The Iron Curtain itself was forced to collaborate in a dramatic demonstration of what the human spirit could do. Russia and her satellites had sent a new breed of athlete out into the free world. He was a superbly trained, coldly efficient, intensely suspicious, completely humorless fellow. He worked full time at sports, although he competed as an amateur, and he swiftly built up a legend of invincibility. He won almost every event he entered, and in England his Hungarian image humbled the old country at its own treasured game of soccer. But in the world soccer championships at Bern, Switzerland the new kind of athlete was cut down to size and beaten by his opposite number from Free Germany in a staggering upset (score: Germany 3, Hungary 2) that drove the West German fans wild with excitement (one of them tried to buy the air out of the football), provoked antigovernment riots in Communist Budapest and magnificently reaffirmed the high potency of what baseball calls the old hustle and holler?the ingredients that cannot be built into an assembly-line athlete.
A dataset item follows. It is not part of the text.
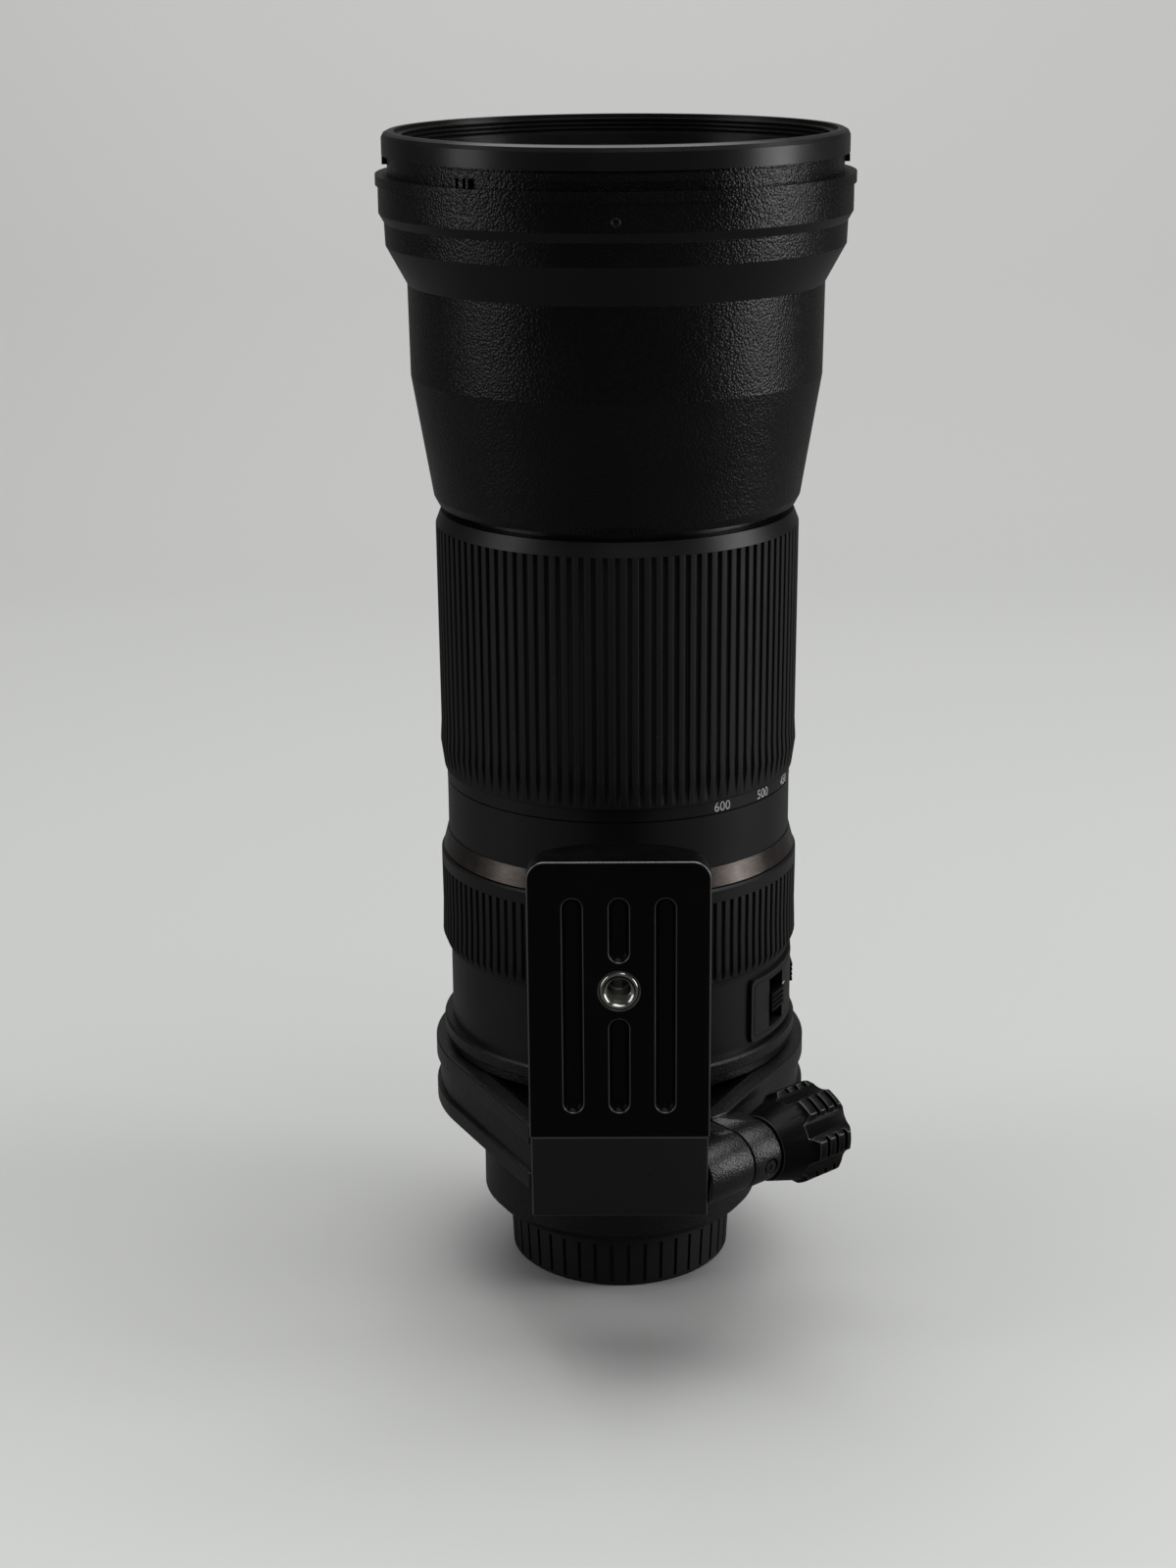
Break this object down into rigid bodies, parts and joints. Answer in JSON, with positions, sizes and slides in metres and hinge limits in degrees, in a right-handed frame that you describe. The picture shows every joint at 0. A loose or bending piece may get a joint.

The spirit is everywhere in the world of sports. Even animals exhibited it in the new golden age. A cocker spaniel named Rise and Shine, in the face of agreement that cockers were passe, exhibited such confidence, such poise, such cool disdain for his rivals that he now rules the dog world as Westminster's Best in Show.

American schools, at all levels, place heavy emphasis on intramural sports as part of the student's education. This attitude would have horrified American educators of the 19th Century who insisted that the student came to learn, not to be "indulged." In Mediterranean countries, like Italy and France, the students must organize their own sports after school hours. Switzerland and the Scandinavian countries have sports programs in the schools and the countries behind the Iron and Bamboo Curtains are pushing sports for all they are worth. In China the new trend is particularly significant, for not very many years ago Chinese scholars wore their fingernails long in order to prove that they were above manual labor and violent games and completely preoccupied with the things of the mind. The Red regime in China gets no credit for starting the sports trend; American missionaries had done that long before Lenin.

As the 20th Century brought a new attitude toward sports in American schools it also saw the beginnings of industry-sponsored sports. Sports in industry grew slowly but steadily until World War II and then they boomed. Today 30,000 companies with 34 million employees spend $800 million to sponsor bowling, softball, basketball, golf, horseshoe pitching, baseball, lawn and table tennis, fishing and volley ball.

Taking it altogether, taking it from the standpoint of interest, of participation, of performance; taking it from the smashed records, the Herculean feats of the outsiders and the Sisyphean frustrations of the upset favorites; taking it from center field at the Polo Grounds in New York City and Wonderful Willie Mays, there is no other word for the age but golden.